IDM’s Red Mountain gold project gets provincial approval
Canada’s IDM Mining (TSX-V:IDM), one of the several companies developing projects in British Columbia’s prolific Golden Triangle, was granted a provincial environmental assessment certificate for its Red Mountain project.
The proposed a 147.2-hectare underground gold and silver mine is located approximately 18 kilometres northeast of the District of Stewart in the Nass Wildlife Area and it is expected to produce 1,000 tonnes of ore per day, with a net annual production of 365,000 tonnes per year, during the forecast six-year of operational mine life.
In a media statement, B.C.’s ministers of Environment and Climate Change Strategy, and Energy, Mines and Petroleum Resources, said that their respective offices approved the plan after taking into consideration the Environmental Assessment Office’s Assessment Report and its recommendation to issue a certificate.

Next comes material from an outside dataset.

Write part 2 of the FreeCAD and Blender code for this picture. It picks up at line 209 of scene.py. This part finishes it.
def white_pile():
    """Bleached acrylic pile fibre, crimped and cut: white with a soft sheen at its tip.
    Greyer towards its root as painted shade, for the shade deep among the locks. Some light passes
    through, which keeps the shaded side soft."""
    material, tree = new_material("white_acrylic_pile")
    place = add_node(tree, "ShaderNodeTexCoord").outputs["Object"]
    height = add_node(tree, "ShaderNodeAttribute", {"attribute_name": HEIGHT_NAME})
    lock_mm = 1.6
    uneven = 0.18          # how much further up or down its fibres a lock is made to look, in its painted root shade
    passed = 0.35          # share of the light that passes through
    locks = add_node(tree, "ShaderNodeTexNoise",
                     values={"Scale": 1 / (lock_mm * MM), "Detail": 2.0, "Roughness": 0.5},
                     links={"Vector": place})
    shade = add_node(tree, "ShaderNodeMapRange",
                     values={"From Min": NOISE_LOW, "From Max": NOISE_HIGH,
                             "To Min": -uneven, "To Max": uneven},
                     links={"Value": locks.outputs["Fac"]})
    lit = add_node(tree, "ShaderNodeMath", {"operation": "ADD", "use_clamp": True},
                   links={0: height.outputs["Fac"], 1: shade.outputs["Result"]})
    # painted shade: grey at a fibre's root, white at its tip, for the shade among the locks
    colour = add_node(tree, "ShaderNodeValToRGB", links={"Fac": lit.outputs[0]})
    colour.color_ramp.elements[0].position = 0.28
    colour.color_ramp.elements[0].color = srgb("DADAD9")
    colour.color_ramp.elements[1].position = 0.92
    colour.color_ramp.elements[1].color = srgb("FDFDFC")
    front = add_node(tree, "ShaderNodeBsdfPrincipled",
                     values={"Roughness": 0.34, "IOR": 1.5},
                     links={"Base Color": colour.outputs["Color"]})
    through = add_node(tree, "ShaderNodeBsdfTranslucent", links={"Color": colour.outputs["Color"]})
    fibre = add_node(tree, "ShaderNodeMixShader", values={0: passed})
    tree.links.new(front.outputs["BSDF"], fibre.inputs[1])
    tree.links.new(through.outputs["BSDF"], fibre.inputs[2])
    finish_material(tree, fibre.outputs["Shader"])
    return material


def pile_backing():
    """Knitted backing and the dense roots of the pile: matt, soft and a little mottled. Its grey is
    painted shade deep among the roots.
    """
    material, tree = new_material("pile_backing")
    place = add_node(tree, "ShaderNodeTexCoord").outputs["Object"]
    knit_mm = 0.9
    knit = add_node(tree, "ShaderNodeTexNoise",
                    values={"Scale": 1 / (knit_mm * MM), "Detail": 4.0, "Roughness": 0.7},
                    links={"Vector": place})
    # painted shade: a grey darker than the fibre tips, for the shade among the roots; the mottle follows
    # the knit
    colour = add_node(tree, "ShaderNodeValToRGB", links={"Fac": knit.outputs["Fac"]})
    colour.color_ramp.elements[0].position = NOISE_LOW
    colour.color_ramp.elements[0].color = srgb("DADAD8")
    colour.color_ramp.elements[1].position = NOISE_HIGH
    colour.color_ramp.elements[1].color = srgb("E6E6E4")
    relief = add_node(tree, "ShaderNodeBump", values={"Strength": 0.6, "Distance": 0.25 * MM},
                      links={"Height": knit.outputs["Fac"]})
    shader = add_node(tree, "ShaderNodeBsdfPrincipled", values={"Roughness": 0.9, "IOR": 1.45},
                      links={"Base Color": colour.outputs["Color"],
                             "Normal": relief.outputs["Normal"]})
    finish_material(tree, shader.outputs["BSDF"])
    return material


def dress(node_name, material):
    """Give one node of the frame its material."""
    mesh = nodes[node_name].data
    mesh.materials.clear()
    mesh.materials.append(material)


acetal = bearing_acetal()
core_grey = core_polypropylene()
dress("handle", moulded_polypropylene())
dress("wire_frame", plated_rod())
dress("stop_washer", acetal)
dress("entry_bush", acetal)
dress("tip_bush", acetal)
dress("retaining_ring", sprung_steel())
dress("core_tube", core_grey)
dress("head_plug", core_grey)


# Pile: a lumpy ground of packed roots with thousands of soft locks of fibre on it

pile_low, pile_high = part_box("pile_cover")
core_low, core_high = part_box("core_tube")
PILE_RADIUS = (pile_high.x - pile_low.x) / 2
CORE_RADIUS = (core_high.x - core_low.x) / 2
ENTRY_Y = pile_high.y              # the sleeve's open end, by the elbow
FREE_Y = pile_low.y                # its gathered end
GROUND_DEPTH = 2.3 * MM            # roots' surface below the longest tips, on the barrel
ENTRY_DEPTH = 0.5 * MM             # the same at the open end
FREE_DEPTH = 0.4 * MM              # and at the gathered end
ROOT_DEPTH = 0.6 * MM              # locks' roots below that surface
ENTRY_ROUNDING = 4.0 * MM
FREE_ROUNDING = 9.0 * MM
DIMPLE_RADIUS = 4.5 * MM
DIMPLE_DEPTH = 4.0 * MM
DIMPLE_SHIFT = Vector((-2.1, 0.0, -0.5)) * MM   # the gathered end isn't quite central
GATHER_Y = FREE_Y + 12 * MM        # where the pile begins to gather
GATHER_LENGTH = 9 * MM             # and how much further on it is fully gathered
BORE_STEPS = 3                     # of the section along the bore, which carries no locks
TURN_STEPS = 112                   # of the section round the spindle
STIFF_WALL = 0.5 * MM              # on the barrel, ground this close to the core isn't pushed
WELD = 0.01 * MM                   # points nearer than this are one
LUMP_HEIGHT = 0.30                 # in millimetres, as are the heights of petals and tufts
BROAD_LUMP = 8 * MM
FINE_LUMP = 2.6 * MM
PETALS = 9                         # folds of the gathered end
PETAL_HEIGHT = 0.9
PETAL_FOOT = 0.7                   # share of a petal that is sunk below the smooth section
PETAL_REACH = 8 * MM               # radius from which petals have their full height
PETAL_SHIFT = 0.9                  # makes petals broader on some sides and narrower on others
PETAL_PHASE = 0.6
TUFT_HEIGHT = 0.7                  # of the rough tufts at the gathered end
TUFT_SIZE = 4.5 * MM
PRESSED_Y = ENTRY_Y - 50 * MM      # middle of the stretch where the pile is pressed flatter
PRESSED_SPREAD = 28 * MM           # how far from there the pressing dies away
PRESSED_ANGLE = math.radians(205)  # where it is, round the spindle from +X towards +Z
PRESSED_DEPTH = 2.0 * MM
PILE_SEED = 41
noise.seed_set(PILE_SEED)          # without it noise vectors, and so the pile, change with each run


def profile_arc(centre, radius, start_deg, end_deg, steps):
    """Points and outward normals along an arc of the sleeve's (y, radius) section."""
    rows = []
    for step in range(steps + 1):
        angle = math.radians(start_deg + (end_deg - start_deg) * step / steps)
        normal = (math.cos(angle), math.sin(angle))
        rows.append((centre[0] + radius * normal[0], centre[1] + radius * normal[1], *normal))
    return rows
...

“The ministers are confident that the project will be constructed, operated and closed in a way that ensures no significant adverse effects are likely to occur,” the media brief reads.
The certificate, however, outlines 38 legally-binding conditions that were developed following consultation with Indigenous groups, government agencies, communities and the public, and that IDM must meet in order to proceed with its plan and maintain its permit.
Among those requirements, the ministers emphasized how important it is to pay attention to those that address the potential social effects within the community of Stewart as a result of a sudden and substantial increase in population due to Red Mountain. This, taking into account that construction of the new mine is to create 103 direct full-time equivalent local jobs for the 18 months that construction is expected to last.
The company is also being asked to develop a human-health monitoring and management plan to check for, mitigate and notify of contaminants of potential concern in the environment and in foods that are harvested in the wild; develop a social effects management plan and a wildlife management plan; conduct monitoring of mountain goat populations and mitigate potential impacts; develop an aquatic effects monitoring plan; and consult with the Nisga’a Nation on the implementation of the requirements of the certificate for all phases of the project and during any care and maintenance periods.
Even though the Environmental Assessment Office and the Canadian Environmental Assessment Agency conducted a coordinated assessment of the project, IDM now has to wait for a final federal decision regarding Red Mountain, which is expected to be issued in the coming weeks.